Он сидел перед остывшим кофе, с небритым желтым лицом и потухшими глазами. Часовая стрелка на огромных стенных часах подходила к половине одиннадцатого, ему давно нужно было быть одетым и ехать по делам. Но не хотелось двигаться. Что он знал за свою жизнь, кроме этого периодического напряжения каждый раз, когда возникал вопрос о более или менее значительной сумме денег, которую ему предстоит получить благодаря той или иной комбинации? Какие-то люди стрелялись из-за неудачной любви, гибли в арктических или тропических экспедициях, перелетали океан, пересекали пустыни, открывали новые законы мира, создавали сложные познавательные теории, и, вероятно, у каждого из них было сознание, что в конце того или иного испытания или в результате длительного труда его ждет награда нравственного удовлетворения. Были другие, огромное большинство людей, которые не совершали в своей жизни ничего героического, но которые бывали то счастливы, то несчастны, и последовательность радостей и огорчений не давала им времени подумать ни о чем ином. Когда они были счастливы, они радовались, когда они были несчастны, они огорчались, и жизнь их была полна… И все это прошло мимо него. Может быть, это было неважно. Но то, ради чего он жил и работал, имело, вероятно, еще меньшую ценность, чем то, ради чего жили все эти разные категории людей.
Он встал, наконец, со своего кресла и пошел бриться. Когда он поднялся, он опять ощутил тупую боль в сердце, ту самую, которая у него бывала до отъезда в Виши. Он остановился и оперся рукой о стол. В этом мучительном и чисто физическом, казалось бы, ощущении непонятным образом было заключено все остальное, все, о чем он так упорно думал последнее время и в чем было сознание непоправимости, не менее несомненное, чем это мускульное сжатие — или расширение — в левой стороне груди.

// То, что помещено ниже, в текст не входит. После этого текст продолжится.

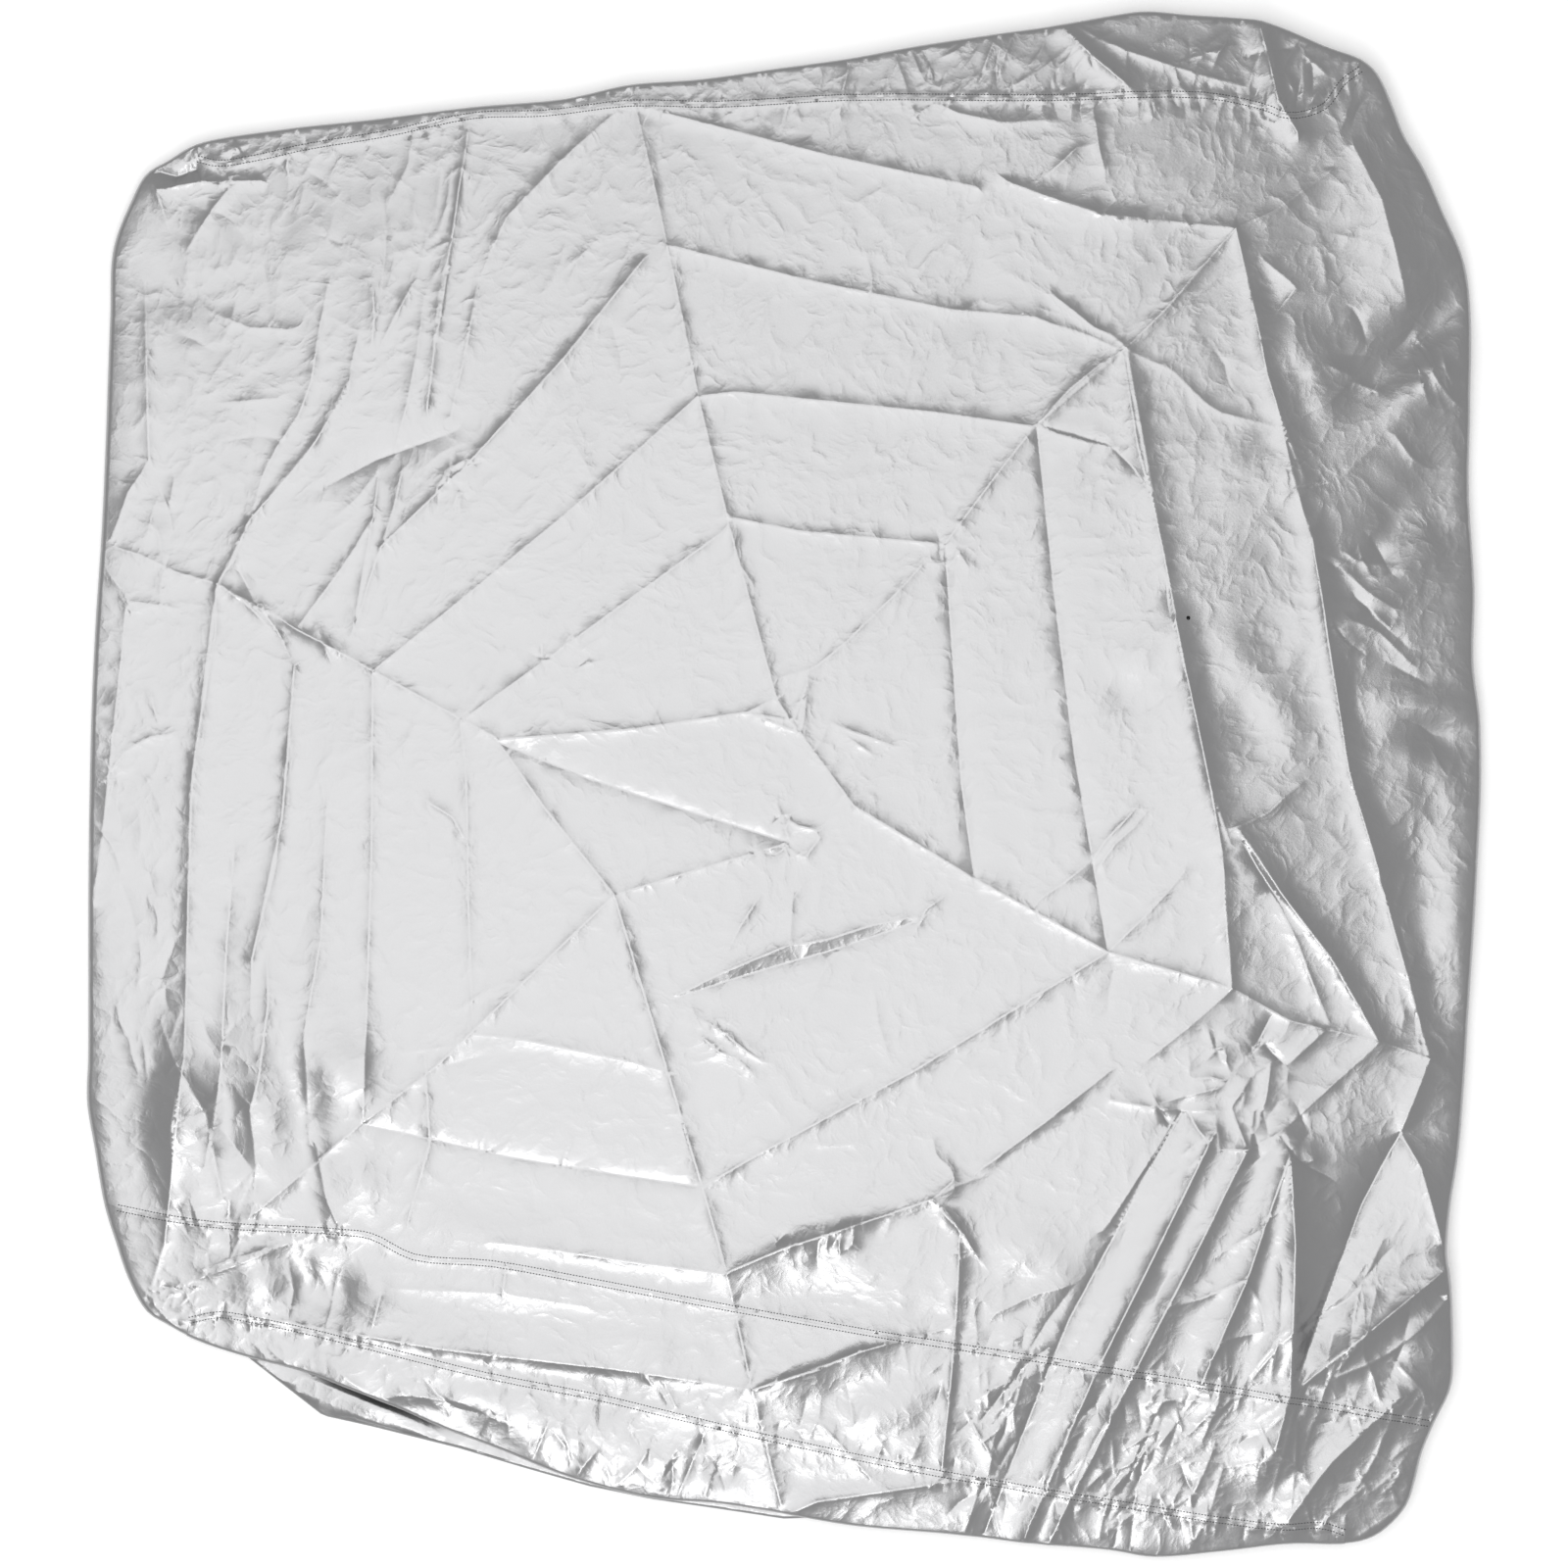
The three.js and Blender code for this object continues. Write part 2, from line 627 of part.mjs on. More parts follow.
function joinStrip() {
  const right = edgeStations("frontRight", "joinRight");
  const left = edgeStations("joinLeft", "frontLeft");
  const rightInset = right.map((station) => station.inset);
  const leftInset = left.map((station) => station.inset);
  const lower = seamBetween(frontSeam, leftInset.at(-1), rightInset[0], 1);
  const upper = seamBetween(joinSeam, leftInset[0], rightInset.at(-1), -1).reverse();
  const cloth = new Cloth();
  const index = coverField(cloth, [...lower, ...rightInset, ...upper, ...leftInset]);
  const rightRow = index.slice(lower.length, lower.length + right.length);
  const leftRow = index.slice(index.length - left.length);
  sideWall(cloth, rightRow, right, rightHem.x, rightHem.front, rightHem.join);
  sideWall(cloth, leftRow, left, leftHem.x, leftHem.join, leftHem.front);
  return cloth.solid();
}

function backWall() {
  const back = edgeStations("backRight", "backLeft");
  const inset = back.map((station) => station.inset);
  const lower = seamBetween(backSeam, inset.at(-1), inset[0], 1);
  const cloth = new Cloth();
  const index = coverField(cloth, [...lower, ...inset]);
  const row = index.slice(lower.length);
  const tops = back.map((station) => lift(station.inset));
  const lows = back.map((station) => tuckHeight(station.inset.x, station.inset.y, -1));
  const last = rollUnder(cloth, row, back, tops, lows);
  tuckUnder(cloth, last, inset, -1);
  return cloth.solid();
}

// Height of the lower layer's front edge along Y, at a place across the cover.
function peekEdge(x) {
  const after = frontPeek.findIndex(([placeX]) => placeX >= x);
  if (after <= 0) return frontPeek.at(after)[1];
  const [[fromX, fromY], [toX, toY]] = [frontPeek[after - 1], frontPeek[after]];
  return fromY + ((toY - fromY) * (x - fromX)) / (toX - fromX);
}

function frontWall() {
  const front = edgeStations("frontLeft", "frontRight");
  const inset = front.map((station) => station.inset);
  const upper = seamBetween(frontSeam, inset[0], inset.at(-1), -1).reverse();
  const cloth = new Cloth();
  const index = coverField(cloth, [...inset, ...upper]);
  const tops = front.map((station) => lift(station.inset));
  const level = (height) => front.map(() => height);
  let last = rollUnder(cloth, index.slice(0, front.length), front, tops, level(pleatHighLayer));

  // Back in under the upper layer, and out again to the edge of the lower one.
  const stretch = inset.at(-1).x - inset[0].x;
  const depths = inset.map((point) => {
    const fromEnd = Math.min(point.x - inset[0].x, stretch - (point.x - inset[0].x));
    return pleatDepth * Math.min(1, pleatEndShare + ((1 - pleatEndShare) * fromEnd) / pleatTaper);
  });
  const inner = inset.map((point, i) => new THREE.Vector2(point.x, point.y + depths[i]));
  last = cloth.strip(last, inner.map((point) => cloth.add(point.x, point.y, pleatHighLayer, down)));
  const turnMiddle = (pleatHighLayer + pleatLowLayer) / 2;
  const turnHeight = (pleatHighLayer - pleatLowLayer) / 2;
  for (let step = 1; step <= pleatTurnSteps; step += 1) {
    const angle = Math.PI * (0.5 - step / pleatTurnSteps);
    const height = turnMiddle + turnHeight * Math.sin(angle);
    const facing = new THREE.Vector3(0, -Math.cos(angle), -Math.sin(angle));
    last = cloth.strip(last, inner.map((point) => cloth.add(
      point.x,
      point.y + pleatTurn * Math.cos(angle),
      height,
      facing,
    )));
  }
  const forward = new THREE.Vector2(0, -1);
  const lower = inset.map((point) => {
    const edge = new THREE.Vector2(point.x, peekEdge(point.x));
    return { edge, out: forward, inset: new THREE.Vector2(point.x, edge.y + pleatTurn) };
  });
  last = cloth.strip(last, lower.map((place) => cloth.add(place.inset.x, place.inset.y, pleatLowLayer, up)));
  const lows = lower.map((place) => tuckHeight(place.inset.x, place.inset.y, 1));
  last = rollUnder(cloth, last, lower, level(pleatLowLayer), lows, pleatTurn);
  tuckUnder(cloth, last, lower.map((place) => place.inset), 1);
  return cloth.solid();
}

function silverCloth(color) {
  return new THREE.MeshStandardMaterial({ color, roughness: 0.42, metalness: 0.6 });
}

function addPiece(group, name, geometry, color) {
  const mesh = new THREE.Mesh(geometry, silverCloth(color));
  mesh.name = name;
  group.add(mesh);
}

const cover = new THREE.Group();
addPiece(cover, "main_panel", mainPanel(), 0xc9cbcc);
addPiece(cover, "join_strip", joinStrip(), 0xcdcfd0);
addPiece(cover, "front_wall", frontWall(), 0xc6c8c9);
addPiece(cover, "back_wall", backWall(), 0xc4c6c8);

export default cover;
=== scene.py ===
"""A patio table cover of silver-coated cloth, laid flat and empty on a pale floor.

The camera looks straight down on it. The tables are in millimetres, in the part's own frame: X across
the cover, -Y its front, Z up.
"""

import math
from collections import namedtuple

import bpy
import numpy as np
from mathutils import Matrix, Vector
from mathutils.geometry import delaunay_2d_cdt
from mathutils.kdtree import KDTree


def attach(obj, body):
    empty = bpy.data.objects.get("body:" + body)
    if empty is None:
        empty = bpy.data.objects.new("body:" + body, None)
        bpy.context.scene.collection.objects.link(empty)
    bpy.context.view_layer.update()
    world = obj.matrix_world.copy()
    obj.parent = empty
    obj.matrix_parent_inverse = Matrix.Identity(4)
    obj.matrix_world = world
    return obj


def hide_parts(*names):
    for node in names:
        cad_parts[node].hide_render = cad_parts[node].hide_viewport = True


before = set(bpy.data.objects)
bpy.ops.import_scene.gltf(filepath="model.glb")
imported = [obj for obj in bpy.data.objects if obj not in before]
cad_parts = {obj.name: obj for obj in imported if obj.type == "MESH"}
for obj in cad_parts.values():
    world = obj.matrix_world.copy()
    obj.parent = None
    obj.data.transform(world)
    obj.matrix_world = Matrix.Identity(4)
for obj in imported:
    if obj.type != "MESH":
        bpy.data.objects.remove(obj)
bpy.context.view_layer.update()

METRES = 0.001
UP = np.array([0.0, 0.0, 1.0])
DOWN = -UP
rng = np.random.default_rng(7)

# Cloth and layers
CLOTH_THICKNESS = 0.3
FLOOR_LAYER = 0.75
TUCKED_LAYER = 2.75
PLEAT_LOW_LAYER = 5.5
PLEAT_HIGH_LAYER = 9.5
RESTING_LIFT = 18
LOWEST_LIFT = 11.6

# Folds: the small ones are lower and sharper. Where folds meet, their heights merge.
SMALL_FOLD = 3.4
SMALL_SHARE = 0.6
SMALL_SHARPNESS = 3.0
FOLD_SHARPNESS = 1.9
MEETING_POWER = 3
CREASE_END_SHARE = 0.3
CREASE_END_HEIGHT = 0.12
SOFT_END_SHARE = 0.4
SOFT_END_HEIGHT = 0.2
SOFT_REACH = 2.5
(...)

После возвращения из Виши он стал проводить так почти каждое утро. Необыкновенное количество давно забытых вещей вдруг всплыло в его памяти; но не было ни одного, которое было бы ему приятно. Он вспоминал людей, обращавшихся к нему с просьбами. Каждый раз у них была единственная надежда, только он мог их спасти… его влияние… его авторитет… Он не отказывал лишь тогда, когда знал, что может потом извлечь из этого выгоду. Были совершенно сумасшедшие люди — вроде одного редактора провинциальной газеты, рекомендованного ему его избирательным агентом и который был настолько простодушен, что обратился к нему с просьбой о довольно значительной ссуде. Он тоже говорил, что это его последняя надежда, но в данном случае те же самые слова имели иное значение: получив отказ, он вернулся в провинцию, и на следующий день сенатор Симон узнал о его самоубийстве. Он тогда сказал, что в каждой человеческой жизни неизбежны ошибки. Он теперь понимал, что это не было, собственно говоря, мыслью в точном значении этого слова. Сказать, что ошибки неизбежны в человеческой жизни, или сказать, как он это делал в своих речах, что правильно понятые национальные интересы требуют от нас сознательного отношения к тем проблемам, которые возникают, — это была не мысль, а проявление нежелания или неспособности мыслить. Однако так или почти так он говорил всегда. Но если бы сейчас предложили кому-нибудь из тех людей, его анонимных избирателей, доверие которых по отношению к нему могло, конечно, объясняться только их наивностью, — поменяться с ним, своей судьбой, тот, вероятно, не согласился бы. Может быть, его, сенатора Симона, не нужно было жалеть. Но завидовать ему тоже не стоило.